# Stated goal
Reproduce the top of the data verbatim, through and including the line that contains "outer door bolts.".
┌─ Supplied information
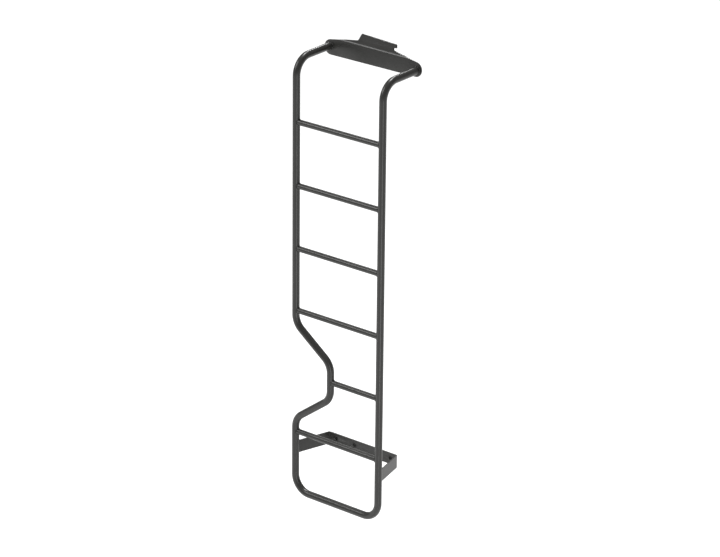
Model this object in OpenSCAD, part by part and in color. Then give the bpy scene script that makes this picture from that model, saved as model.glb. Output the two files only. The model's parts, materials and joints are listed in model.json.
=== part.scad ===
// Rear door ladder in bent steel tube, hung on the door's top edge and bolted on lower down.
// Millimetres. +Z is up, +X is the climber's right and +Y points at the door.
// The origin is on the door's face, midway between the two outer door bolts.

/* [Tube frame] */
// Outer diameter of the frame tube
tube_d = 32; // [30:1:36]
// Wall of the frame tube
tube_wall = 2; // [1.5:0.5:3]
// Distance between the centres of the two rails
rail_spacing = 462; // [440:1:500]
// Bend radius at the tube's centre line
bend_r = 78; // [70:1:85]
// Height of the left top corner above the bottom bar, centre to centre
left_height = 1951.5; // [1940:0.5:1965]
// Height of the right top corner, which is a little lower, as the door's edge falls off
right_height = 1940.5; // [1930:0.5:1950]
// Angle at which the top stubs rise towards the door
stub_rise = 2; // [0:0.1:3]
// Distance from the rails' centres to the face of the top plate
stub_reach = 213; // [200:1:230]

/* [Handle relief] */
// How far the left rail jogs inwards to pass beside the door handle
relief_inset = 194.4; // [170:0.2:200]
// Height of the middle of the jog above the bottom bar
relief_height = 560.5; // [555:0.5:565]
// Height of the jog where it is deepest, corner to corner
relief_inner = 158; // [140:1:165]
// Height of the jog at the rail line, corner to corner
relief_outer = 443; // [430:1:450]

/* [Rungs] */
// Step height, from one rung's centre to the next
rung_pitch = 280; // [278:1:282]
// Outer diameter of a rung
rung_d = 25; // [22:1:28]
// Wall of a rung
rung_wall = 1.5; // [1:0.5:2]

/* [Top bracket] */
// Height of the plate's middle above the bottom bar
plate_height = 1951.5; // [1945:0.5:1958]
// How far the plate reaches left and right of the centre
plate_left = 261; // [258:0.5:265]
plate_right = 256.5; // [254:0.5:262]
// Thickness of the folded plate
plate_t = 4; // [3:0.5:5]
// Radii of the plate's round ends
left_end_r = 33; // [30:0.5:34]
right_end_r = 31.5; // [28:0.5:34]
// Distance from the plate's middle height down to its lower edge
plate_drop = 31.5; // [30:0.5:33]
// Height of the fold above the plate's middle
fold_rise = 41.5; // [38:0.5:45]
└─
# Expected output
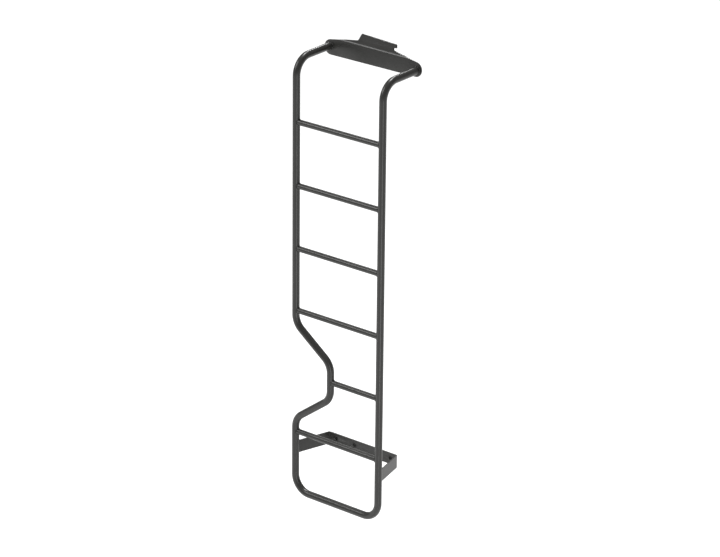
Model this object in OpenSCAD, part by part and in color. Then give the bpy scene script that makes this picture from that model, saved as model.glb. Output the two files only. The model's parts, materials and joints are listed in model.json.
=== part.scad ===
// Rear door ladder in bent steel tube, hung on the door's top edge and bolted on lower down.
// Millimetres. +Z is up, +X is the climber's right and +Y points at the door.
// The origin is on the door's face, midway between the two outer door bolts.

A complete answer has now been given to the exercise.